A ciò si deve anche aggiungere la grande difficoltà a stimare effettivamente il fenomeno che cambia rapidamente i suoi connotati: così, ad esempio, si nota che nei documento più recenti dell’Unione Europea non si parla più di telelavoro, ma di eWork. Un neologismo che sta ad indicare un concetto ancora più ampio e moderno ossia "qualsiasi attività lavorativa svolta da un luogo remoto attraverso l’utilizzo delle tecnologie informatiche e telematiche".


Dove l’Adsl non arriva
Le tecnologie in banda larga sono diventate oramai una naturale dotazione delle abitazioni di molti di noi. Di molti, appunto, ma non di tutti. Se si considerano le sole applicazioni domestiche, la limitazione può essere certamente fastidiosa e frustrante, ma quando si parla di telelavoro, di Voip, di tele-sanità, solo per fare alcuni esempi, la questione assume una connotazione ben diversa. Risulta cioè evidente come il "digital divide" rappresenti ancora e soprattutto oggi, nel 2006, un problema autentico, anche nel varesotto, in una delle aree più industrializzate d’europa. Occorre maturare la convinzione che si tratta di una dotazione infrastrutturale, che, alla pari di strade e ferrovie, può contribuire in maniera determinante allo sviluppo sociale ed economico di un territorio.
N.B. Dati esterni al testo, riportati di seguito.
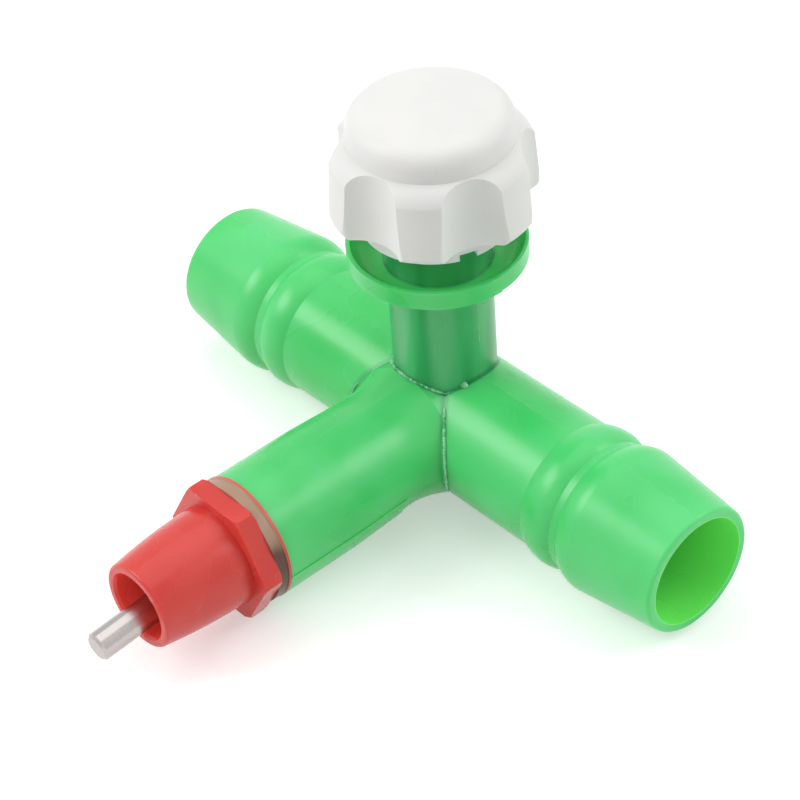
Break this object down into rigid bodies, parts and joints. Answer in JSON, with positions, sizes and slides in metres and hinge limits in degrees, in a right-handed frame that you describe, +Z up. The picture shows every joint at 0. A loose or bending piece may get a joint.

Spesso le aree non raggiunte dalla connettività permanente a banda larga sono già geograficamente svantaggiate, quindi un piano d’intervento strategico per l’estensione della copertura diventa ogni giorno più necessario ed
urgente, proprio per non condannare questi territori, dove esistono (resistono?) imprese ed abitazioni, ad una ulteriore marginalizzazione.